Sylvie Germain s’y connaît pour dépeindre des familles fabuleuses. Son premier roman, Le livre des nuits, était une merveille. Ici, l’arbre familial se fonde sur un père despotique qui, sous le coup d’une colère aux accents d’évènement fondateur, chasse un fils qui repeuplera la terre. Mais entre le père originel et la descendance, il n’y a rien. « Les fils d’Ephraïm n’avaient en commun avec lui que leur nom. Il avait tranché trop violemment tout lien de parenté avec eux avant leur naissance pour qu’ils puissent le considérer comme leur aïeul. » (p. 93 & 94) Et à la folie courroucée d’Ambroise s’oppose le culte de la Vierge, mère adorée et toute puissance qui comble de sa douceur les êtres repoussés.

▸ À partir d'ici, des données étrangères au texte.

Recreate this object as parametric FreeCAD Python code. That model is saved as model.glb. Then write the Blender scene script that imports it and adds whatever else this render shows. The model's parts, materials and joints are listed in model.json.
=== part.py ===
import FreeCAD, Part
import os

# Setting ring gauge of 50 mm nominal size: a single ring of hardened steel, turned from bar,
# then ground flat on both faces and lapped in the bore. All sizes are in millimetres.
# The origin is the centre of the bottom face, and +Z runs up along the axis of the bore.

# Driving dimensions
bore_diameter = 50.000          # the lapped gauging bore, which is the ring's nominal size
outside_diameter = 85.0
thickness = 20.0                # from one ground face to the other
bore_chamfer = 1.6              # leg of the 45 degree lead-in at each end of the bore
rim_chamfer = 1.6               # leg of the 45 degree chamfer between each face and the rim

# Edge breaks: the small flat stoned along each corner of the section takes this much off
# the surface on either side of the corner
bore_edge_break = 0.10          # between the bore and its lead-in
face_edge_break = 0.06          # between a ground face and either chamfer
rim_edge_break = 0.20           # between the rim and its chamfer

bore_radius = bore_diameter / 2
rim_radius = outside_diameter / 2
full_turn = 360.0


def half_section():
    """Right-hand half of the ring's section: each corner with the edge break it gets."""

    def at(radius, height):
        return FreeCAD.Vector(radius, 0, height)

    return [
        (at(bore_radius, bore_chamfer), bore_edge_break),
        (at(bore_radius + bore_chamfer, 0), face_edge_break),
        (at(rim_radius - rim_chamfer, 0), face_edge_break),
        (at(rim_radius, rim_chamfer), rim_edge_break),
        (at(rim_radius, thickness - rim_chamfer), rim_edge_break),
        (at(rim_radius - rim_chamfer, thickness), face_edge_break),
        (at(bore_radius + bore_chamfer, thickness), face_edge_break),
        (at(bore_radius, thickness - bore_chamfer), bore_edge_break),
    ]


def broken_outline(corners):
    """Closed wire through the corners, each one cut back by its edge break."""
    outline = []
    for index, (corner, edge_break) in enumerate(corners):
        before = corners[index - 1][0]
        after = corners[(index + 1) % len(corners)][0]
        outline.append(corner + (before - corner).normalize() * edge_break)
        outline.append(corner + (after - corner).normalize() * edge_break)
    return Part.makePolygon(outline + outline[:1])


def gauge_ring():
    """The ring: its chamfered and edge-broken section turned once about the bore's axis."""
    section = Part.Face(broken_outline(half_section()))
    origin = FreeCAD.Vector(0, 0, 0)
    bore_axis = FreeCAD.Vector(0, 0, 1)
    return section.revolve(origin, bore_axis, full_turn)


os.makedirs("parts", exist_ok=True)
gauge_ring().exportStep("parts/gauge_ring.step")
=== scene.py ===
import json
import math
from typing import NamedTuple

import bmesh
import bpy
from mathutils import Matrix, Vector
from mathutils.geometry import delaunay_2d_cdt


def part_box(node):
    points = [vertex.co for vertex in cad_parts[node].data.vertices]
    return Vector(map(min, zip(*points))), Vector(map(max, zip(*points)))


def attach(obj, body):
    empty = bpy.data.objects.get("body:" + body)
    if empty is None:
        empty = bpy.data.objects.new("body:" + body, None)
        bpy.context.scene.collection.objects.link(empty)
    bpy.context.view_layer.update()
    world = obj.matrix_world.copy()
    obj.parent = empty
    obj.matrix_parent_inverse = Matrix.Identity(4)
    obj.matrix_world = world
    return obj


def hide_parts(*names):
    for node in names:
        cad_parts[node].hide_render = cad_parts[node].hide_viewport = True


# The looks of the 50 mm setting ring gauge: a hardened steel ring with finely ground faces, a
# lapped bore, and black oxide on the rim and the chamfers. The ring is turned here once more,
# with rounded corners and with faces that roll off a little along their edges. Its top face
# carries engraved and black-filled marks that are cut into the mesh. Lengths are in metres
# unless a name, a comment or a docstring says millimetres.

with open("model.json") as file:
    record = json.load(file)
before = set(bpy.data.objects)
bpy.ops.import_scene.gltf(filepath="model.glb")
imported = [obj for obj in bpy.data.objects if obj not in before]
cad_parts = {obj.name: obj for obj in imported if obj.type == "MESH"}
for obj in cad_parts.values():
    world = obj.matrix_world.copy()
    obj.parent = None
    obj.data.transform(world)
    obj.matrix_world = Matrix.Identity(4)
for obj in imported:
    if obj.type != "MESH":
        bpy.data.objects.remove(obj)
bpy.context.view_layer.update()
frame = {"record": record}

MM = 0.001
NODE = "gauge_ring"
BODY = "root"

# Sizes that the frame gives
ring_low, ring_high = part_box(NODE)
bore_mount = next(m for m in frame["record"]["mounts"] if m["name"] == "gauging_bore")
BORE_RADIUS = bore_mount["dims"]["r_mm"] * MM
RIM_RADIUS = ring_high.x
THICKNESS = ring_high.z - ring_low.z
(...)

Le jour de colère, dans le culte catholique, c’est le Dies irae qui ouvre la liturgie des défunts. Du haut de sa folie, Ambroise Mauperthuis n’est pas un dieu miséricordieux et il entend que son courroux soit retentissant, à tel point que le sentiment qu’il porte à son adorée petite-fille ressemble surtout à un anathème d’amour : c’est l’amour d’Ambroise qui maudit Camille. « Lui, qui depuis toujours et à jamais revendiquait le droit exclusif d’amour autour de Camille, – lui qui se considérait comme le destin de Camille. » (p. 242)
Ce qui frappe également dans le texte de Sylvie Germain, c’est la propension des êtres à s’affubler ou à se faire affubler de surnoms qui prolongent leur identité et qui les ancrent dans le réel en accentuant leurs singularités. On flirte avec le merveilleux, mais ce roman n’entre pas dans le genre du réaliste magique même s’il a beaucoup du conte et de la légende. Une légende sombre et noire comme les profondes forêts du Morvan et qui raconte la malédiction née d’un bien mal acquis.
La langue de Sylvie Germain est riche et ciselée comme un joyau, superbe sans être jamais ostentatoire. Les phrases se déploient comme les ailes d’un papillon fantastiquement chatoyant et nous racontent des amours monstrueuses à force d’emportement et d’exclusivité. Il est question de beauté rude et de folie sublime. Sylvie Germain est une reine de l’oxymore et des unions contradictoires. Le plaisir de lire un roman de cette auteure est intense et durable.